In the world of mathematics, subtraction is a straightforward and reliable operation. In the world of computing, however, it can be a source of catastrophic error. A simple calculation involving the subtraction of two nearly equal numbers can silently erase crucial information, yielding results that are not just inaccurate, but complete nonsense. This phenomenon, known as subtractive cancellation, is a ghost in the machine, a fundamental challenge rooted in the finite way computers represent numbers. It represents a critical knowledge gap between pure mathematical theory and practical computational implementation.

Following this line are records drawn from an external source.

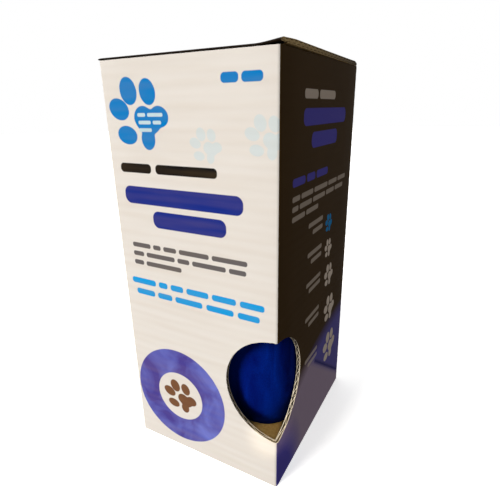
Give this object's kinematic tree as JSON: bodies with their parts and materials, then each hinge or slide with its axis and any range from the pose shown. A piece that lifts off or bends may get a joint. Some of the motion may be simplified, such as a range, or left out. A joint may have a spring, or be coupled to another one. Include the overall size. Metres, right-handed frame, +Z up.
{
  "type": "inflatable recovery collar in a window carton",
  "caption": "Deflated ring-shaped inflatable pet recovery collar, folded inside an upright carton with a corner window and a hinged tuck lid.",
  "frame": {"origin": "middle of the carton's underside", "axes": "+Z up through the lid, the front wall faces -Y, the window is on the corner between -Y and +X"},
  "size_m": [0.07, 0.0796, 0.1619],
  "materials": {
    "printed_board": "white, black and kraft corrugated board, satin print",
    "lid_board": "brown-black printed corrugated board",
    "blue_plush": "short royal blue velvet pile",
    "black_cloth": "woven black cloth",
    "clear_film": "soft clear film",
    "valve_plastic": "soft milky plastic",
    "loop_tape": "black loop pile tape",
    "hook_tape": "black hook tape on a webbing tab"
  },
  "bodies": {
    "carton": {"carton_sleeve": "printed_board", "cover_front_panel": "blue_plush", "cover_back_panel": "black_cloth", "air_bladder": "clear_film", "valve_stem": "valve_plastic", "valve_plug": "valve_plastic", "closure_patch": "loop_tape", "closure_tab": "hook_tape"},
    "lid": {"carton_lid": "lid_board"}
  },
  "joints": [
    {"name": "lid_hinge", "type": "hinge", "parent": "carton", "child": "lid", "pos_m": [0, 0.0398, 0.1603], "axis": [-1, 0, 0], "range_deg": [0, 150]}
  ]
}
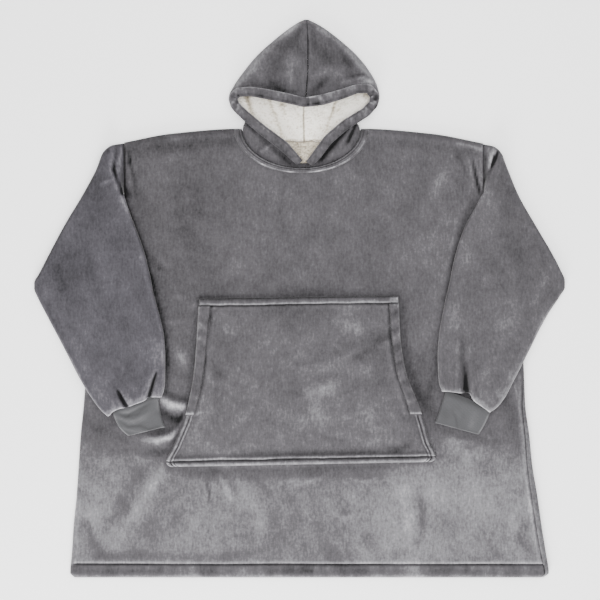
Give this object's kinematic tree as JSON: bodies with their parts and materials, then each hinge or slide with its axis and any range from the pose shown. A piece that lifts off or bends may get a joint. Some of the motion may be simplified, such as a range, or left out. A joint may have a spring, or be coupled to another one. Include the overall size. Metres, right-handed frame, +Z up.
{
  "type": "wearable blanket hoodie",
  "caption": "Oversized hooded pullover of plush grey fleece lined with cream sherpa, laid out flat, with folded-in sleeves, rib cuffs and a front pouch pocket.",
  "frame": {"origin": "on the surface the garment lies on, under the middle of its outline", "axes": "+Z up from the surface, +Y from the hem to the hood, +X towards the wearer's left side"},
  "size_m": [1.06, 1.114, 0.0386],
  "materials": {
    "flannel_fleece": "plush brushed pile with a soft sheen and faint brush marks",
    "sherpa": "deep curly pile, matt",
    "rib_knit": "fine rib knit, matt"
  },
  "bodies": {
    "root": {"back": "flannel_fleece", "front": "flannel_fleece", "pocket": "flannel_fleece", "pocket_hem_right": "flannel_fleece", "pocket_hem_left": "flannel_fleece", "neck_binding": "flannel_fleece", "sleeve_right": "flannel_fleece", "sleeve_left": "flannel_fleece", "cuff_right": "rib_knit", "cuff_left": "rib_knit", "hood_right": "flannel_fleece", "hood_left": "flannel_fleece", "hood_hem": "flannel_fleece", "hood_lining_right": "sherpa", "hood_lining_left": "sherpa", "neck_lining": "sherpa"}
  },
  "joints": []
}
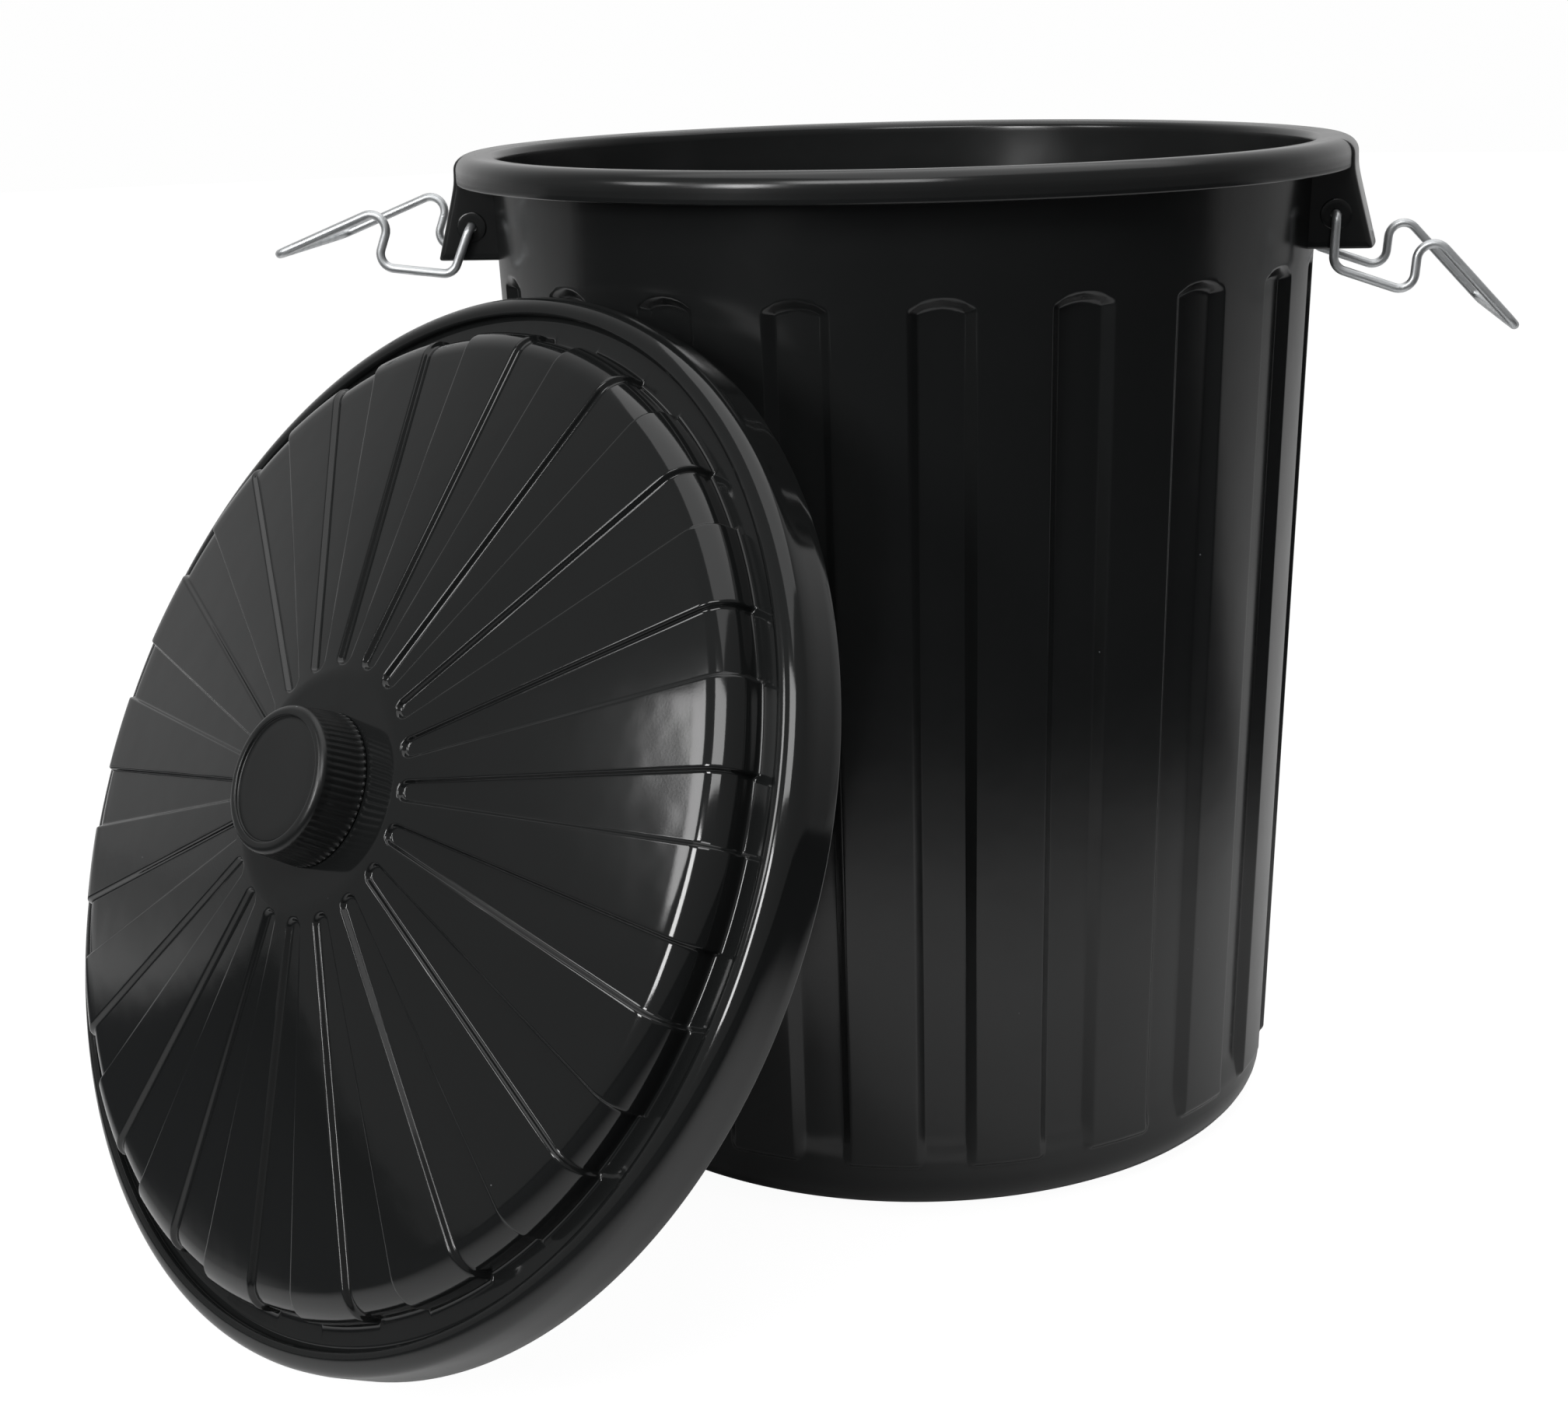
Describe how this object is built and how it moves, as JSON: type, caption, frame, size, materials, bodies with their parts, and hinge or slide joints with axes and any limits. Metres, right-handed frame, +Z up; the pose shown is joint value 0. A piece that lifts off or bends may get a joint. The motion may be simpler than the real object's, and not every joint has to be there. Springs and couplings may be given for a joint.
{
  "type": "fluted round plastic bin with lid",
  "caption": "Tapered round bin with fluted walls and a rolled rim, a domed fluted lid with a round knob, and wire clip handles hinged in bracket ears; the lid leans on it.",
  "frame": {"origin": "centre of the bin's base, on the floor", "axes": "+Z up; the two bracket ears and their handles stand on +X and -X; the lid leans on the side between -Y and -X"},
  "size_m": [0.7811, 0.7286, 0.554],
  "materials": {
    "bin_plastic": "glossy black moulded polypropylene",
    "lid_plastic": "glossy black moulded polypropylene",
    "knob_plastic": "satin black moulded polypropylene",
    "handle_wire": "bright zinc-plated steel wire"
  },
  "bodies": {
    "bin": {"bin": "bin_plastic"},
    "lid": {"lid": "lid_plastic", "lid_knob": "knob_plastic"},
    "right_handle": {"right_handle": "handle_wire"},
    "left_handle": {"left_handle": "handle_wire"}
  },
  "joints": [
    {"name": "lid_lift", "type": "slide", "parent": "bin", "child": "lid", "axis": [-0.5777, -0.6885, 0.4384], "range_m": [0, 0.35]},
    {"name": "right_handle_swing", "type": "hinge", "parent": "bin", "child": "right_handle", "pos_m": [0.2347, 0, 0.5148], "axis": [0, -1, 0], "range_deg": [-26, 103]},
    {"name": "left_handle_swing", "type": "hinge", "parent": "bin", "child": "left_handle", "pos_m": [-0.2347, 0, 0.5148], "axis": [0, 1, 0], "range_deg": [-51, 77.5]}
  ]
}
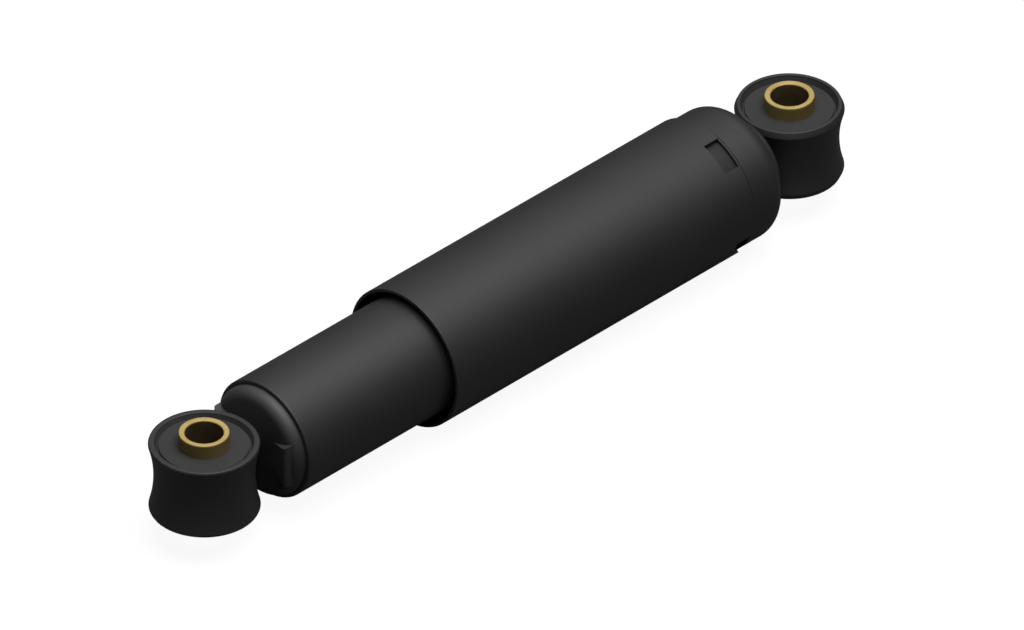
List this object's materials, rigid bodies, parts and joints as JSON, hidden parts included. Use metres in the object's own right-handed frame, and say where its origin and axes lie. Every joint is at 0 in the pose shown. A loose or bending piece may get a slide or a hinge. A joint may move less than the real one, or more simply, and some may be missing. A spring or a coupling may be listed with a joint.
{
  "type": "shock absorber",
  "caption": "Twin-tube hydraulic shock absorber in black with a sliding dust tube, valved piston and rubber-bushed eye at each end, for a trailer axle.",
  "frame": {"origin": "centre of the lower eye's bore, half way along it", "axes": "+X along the strut from the lower eye to the upper eye, +Z along both eye bores, +Y across the strut"},
  "size_m": [0.2952, 0.0476, 0.0476],
  "materials": {
    "black_paint": "satin",
    "yellow_zinc": "satin yellow passivated zinc",
    "rubber": "matte",
    "drawn_steel": "satin",
    "sintered_iron": "matte, fine grained",
    "spring_steel": "blued satin",
    "bronze": "satin",
    "chrome": "polished hard chrome",
    "low_friction_band": "satin"
  },
  "bodies": {
    "lower_mount": {"lower_sleeve": "yellow_zinc"},
    "cylinder": {"lower_bush": "rubber", "lower_eye_ring": "black_paint", "lower_neck": "black_paint", "base_cap": "black_paint", "reservoir_tube": "black_paint", "pressure_tube": "drawn_steel", "base_valve_body": "sintered_iron", "base_valve_discs": "spring_steel", "base_valve_bolt": "drawn_steel", "base_valve_retainer": "drawn_steel", "base_valve_nut": "drawn_steel", "intake_spring": "spring_steel", "rod_guide": "sintered_iron", "guide_bushing": "bronze", "rod_seal": "rubber", "garter_spring": "spring_steel", "seal_washer": "drawn_steel"},
    "intake_valve": {"intake_plate": "spring_steel"},
    "rod": {"piston_rod": "chrome", "piston": "sintered_iron", "piston_band": "low_friction_band", "check_spring": "spring_steel", "stop_washer": "drawn_steel", "rebound_discs": "spring_steel", "spring_seat": "drawn_steel", "rebound_spring": "spring_steel", "piston_nut": "drawn_steel", "stop_collar": "drawn_steel", "rebound_bumper": "rubber", "upper_cap": "black_paint", "dust_tube": "black_paint", "upper_neck": "black_paint", "upper_eye_ring": "black_paint", "upper_bush": "rubber"},
    "check_valve": {"check_plate": "spring_steel"},
    "upper_mount": {"upper_sleeve": "yellow_zinc"}
  },
  "joints": [
    {"name": "lower_eye_twist", "type": "hinge", "parent": "lower_mount", "child": "cylinder", "pos_m": [0, 0, 0], "axis": [0, 0, 1], "range_deg": [-12, 12], "stiffness_Nm_per_rad": 20},
    {"name": "stroke", "type": "slide", "parent": "cylinder", "child": "rod", "axis": [1, 0, 0], "range_m": [-0.044, 0.044]},
    {"name": "upper_eye_twist", "type": "hinge", "parent": "rod", "child": "upper_mount", "pos_m": [0.26, 0, 0], "axis": [0, 0, 1], "range_deg": [-12, 12], "stiffness_Nm_per_rad": 20},
    {"name": "intake_lift", "type": "slide", "parent": "cylinder", "child": "intake_valve", "axis": [1, 0, 0], "range_m": [0, 0.0008], "stiffness_N_per_m": 1000, "springref_m": -0.0005, "deforming": ["intake_spring"]},
    {"name": "check_lift", "type": "slide", "parent": "rod", "child": "check_valve", "axis": [1, 0, 0], "range_m": [0, 0.0008], "stiffness_N_per_m": 1000, "springref_m": -0.0005, "deforming": ["check_spring"]}
  ]
}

This article will guide you through the treacherous yet fascinating landscape of numerical precision. First, in "Principles and Mechanisms," we will dissect the problem at its core, exploring how floating-point arithmetic works and why subtraction can become a powerful amplifier for tiny rounding errors. You will learn to identify these numerical traps and master the "mathematical jiu-jitsu" needed to reformulate unstable expressions into stable, trustworthy ones. Following that, "Applications and Interdisciplinary Connections" will take you on a journey through the real world, revealing how this single computational issue impacts everything from celestial mechanics and control theory to financial modeling and computational chemistry. By the end, you will understand that mastering the art of scientific computing means learning to anticipate and outsmart the ghost of imprecision.

Principles and Mechanisms

Imagine you want to measure the thickness of a single sheet of paper. You have a ruler, but it's a bit crude—it can only measure to the nearest millimeter. So, you measure a thick ream of 500 sheets and find it's 50 millimeters thick. You can then confidently say that one sheet is about $50 / 500 = 0.1$ millimeters thick. But what if you tried to do it by subtraction? Suppose you measure the ream (50 mm), take one sheet off, and measure the ream again. Your ruler would still read 50 mm. If you subtract the two measurements, $50 - 50$ , you get $0$ . This isn't just wrong; it’s catastrophically wrong. You’ve lost all information about the paper's thickness.

This simple analogy captures the essence of a subtle but pervasive problem in computation known as subtractive cancellation. It’s a ghost in the machine that can haunt even the most carefully designed calculations, turning seemingly correct formulas into numerical nonsense. To understand this ghost, we must first look at how computers handle numbers.

The Ghost in the Machine: An Illusion of Infinite Precision

Unlike the pure world of mathematics where numbers can have infinite digits, the real world of computers is finite. A computer stores numbers using a system called floating-point arithmetic. Think of it as a standardized scientific notation, but in binary. For any given number, the computer allocates a fixed number of bits to store the significant digits (the significand) and the exponent. For instance, standard double-precision arithmetic, used in most scientific computing, uses 53 bits for the significand. This is like agreeing to write down every number with about 15 to 17 significant decimal digits.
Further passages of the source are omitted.